Tuttavia, in questo continuo e immenso lavoro di miglioramento della realtà, si perde per strada un elemento essenziale: la realtà stessa.
Una nuova realtà
Photoshop, arma di ritocco di massa, ha imposto ai media il dovere di migliorare la realtà, o quantomeno di plasmarla alle proprie necessità, cambiando così poco alla volta la percezione della realtà stessa. Photoshop è diventato un medium potente, un filtro attraverso cui guardare a paesaggi e modelle in cerca dell’attimo, dello sguardo, della linea e della luce perfetti. Nell’epoca dell’immagine, ove l’apparire ha sostituito l’essere in termini di importanza, Photoshop è diventato una pillola necessaria che alla lunga ha generato assuefazione: è sufficiente pensare a come sono cambiati i canoni di bellezza ed a quanto Photoshop sia stato riversato sui calendario sexy degli ultimi anni per farsi un’idea di quanto incisivo sia stato il cambiamento.
Photoshop non è certo la causa di tutto ciò. Il software, mera produzione di ingegno fatta di codice, è strumentale ad una pulsione ben più profonda, che viene dall’istinto e parte dalle persone. La società ipermediata di cui facciamo parte mette nelle mani di Photoshop la sua capacità di ri-mediazione: nei calendari sexy o nei paesaggi di talune copertine vediamo colline, seni o atmosfere paradisiache, ma in realtà stiamo guardando (e vedendo) qualcosa di differente. Quel che vediamo è un artefatto, del quale è facile in molti casi scorgere i tratti.
Quel che vediamo è quel che vorremmo vedere sotto la dettatura di pulsioni che affondano più in profondità rispetto alla logica: occhi abnormi, seni scolpiti e misure innaturali sono diventati il nuovo canone di bellezza. Per la prima volta il canone non è dettato dalla realtà, ma viceversa la realtà segue i dettami dei nuovi canoni tracciati da software e creativi. La bellezza nasce a tavolino.
Photoshop ha cambiato tutti noi
25 anni fa il fotoritocco era più ingenuo e palese. Non credibile.
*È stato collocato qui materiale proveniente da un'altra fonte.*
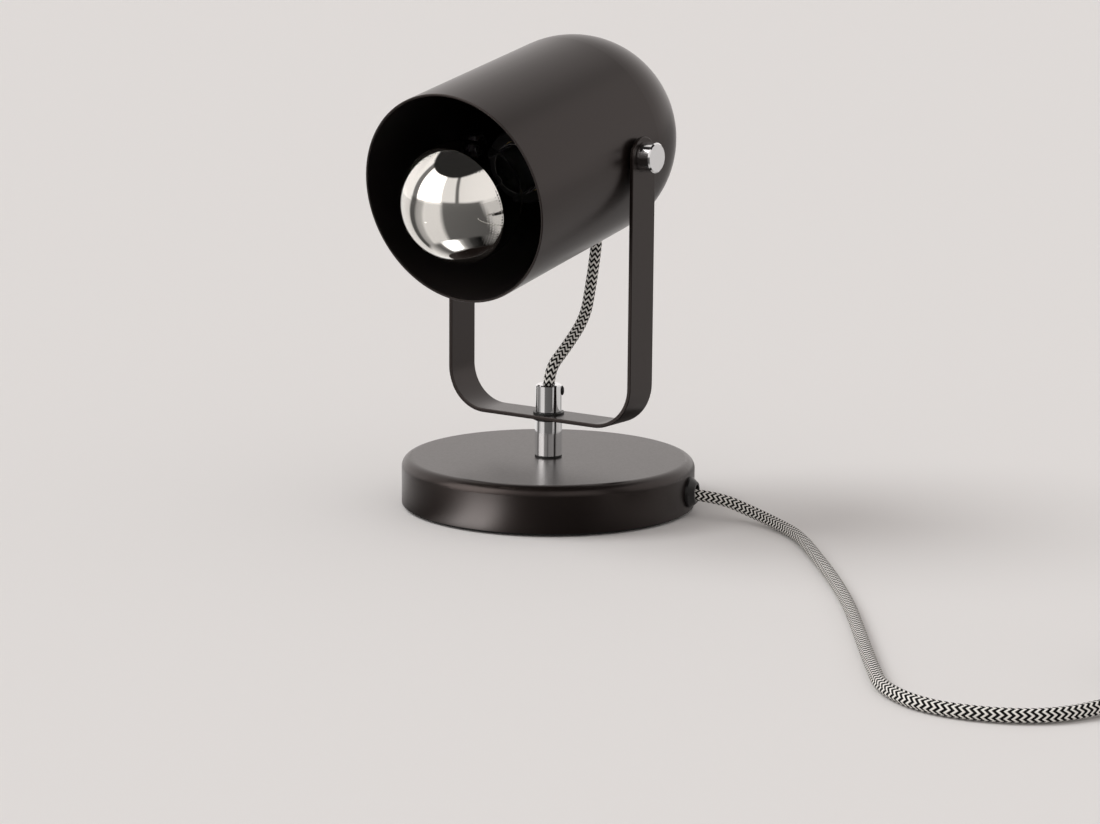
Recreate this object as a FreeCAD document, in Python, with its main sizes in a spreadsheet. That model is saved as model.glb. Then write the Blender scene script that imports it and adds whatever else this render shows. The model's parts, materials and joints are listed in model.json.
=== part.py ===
import FreeCAD, Part
import math
import os
import Sketcher

# Tabletop spot lamp: a weighted round base, a short chrome stem, a flat-bar yoke that swivels on
# the stem, and a bullet-shaped shade that tilts between two clamp knobs. A textile cord runs from
# the plug through a rocker switch into the base, and a second length joins the stem to the shade.
#
# Row frame: origin in the middle of the foot's lower face, +Z up, the yoke spans X and the head
# looks along -Y. Lengths are millimetres and angles are degrees.

Vector = FreeCAD.Vector
Rotation = FreeCAD.Rotation
Placement = FreeCAD.Placement
X_AXIS = Vector(1, 0, 0)
Y_AXIS = Vector(0, 1, 0)
Z_AXIS = Vector(0, 0, 1)

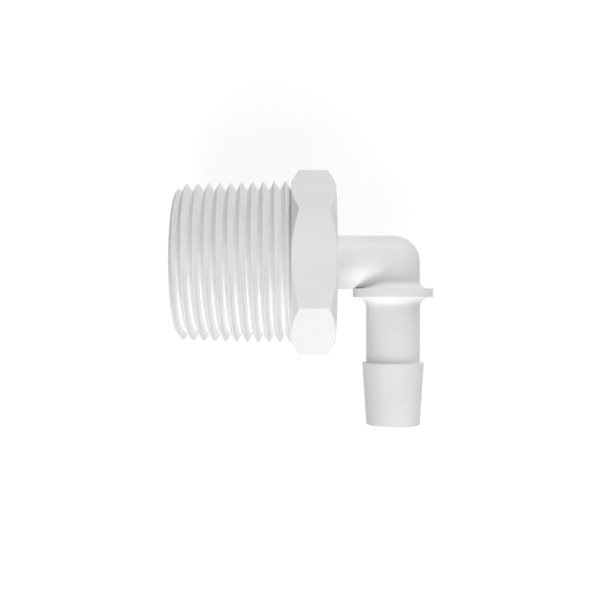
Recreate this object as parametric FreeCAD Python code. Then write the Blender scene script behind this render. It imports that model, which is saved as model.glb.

Questo rendeva il medium più sincero e trasparente, poiché poco poteva per cambiare la realtà registrata. A mano a mano che Photoshop ha preso piede, però, questa fiducia è venuta meno: oggi non è più possibile credere “a occhi chiusi” ad una immagine incontrata su Facebook, vista in tv o comparsa su una rivista patinata. Nulla è più credibile in termini assoluti perché tutto è composto semplicemente da pixel che chiunque ha la possibilità di modificare a proprio piacimento. Il fotografo si sente così in dovere di affermare che una foto è originale, così come una modella si sente in dovere di assicurare che il suo scatto non è stato modificato. Il nuovo standard è la copia modificata, mentre l’originale è una eccezione.
L’era dei pixel e dei bit, insomma, ha affermato definitivamente la priorità dell’apparenza sull’esistenza, dell’immagine sulla realtà, della mediazione sull’esperienza viva. Photoshop non ne ha colpe né responsabilità, e non è certo l’unico software di fotoritocco utilizzato nelle case, questo è chiaro. Photoshop ne è stata semplice espressione, il simbolo primo, frutto della pulsione umana a migliorare e migliorarsi. Anche solo se in apparenza.
Paradossalmente, nel cambiare il modo in cui la realtà è avvertita, Photoshop sembra però aver fatto però anche qualcos’altro: non solo ha cambiato il modo in cui la realtà viene vista, ma ha anche obbligato chi vive la realtà a rapportarsi con nuovi canoni di bellezza. Togliendoci inoltre la fiducia nei confronti di quel che si vede al di là dello schermo (in una realtà ove gran parte delle cose son vissute tramite un display), il software ha definitivamente cambiato non solo l’osservato, ma anche l’osservatore. E quindi tutti noi.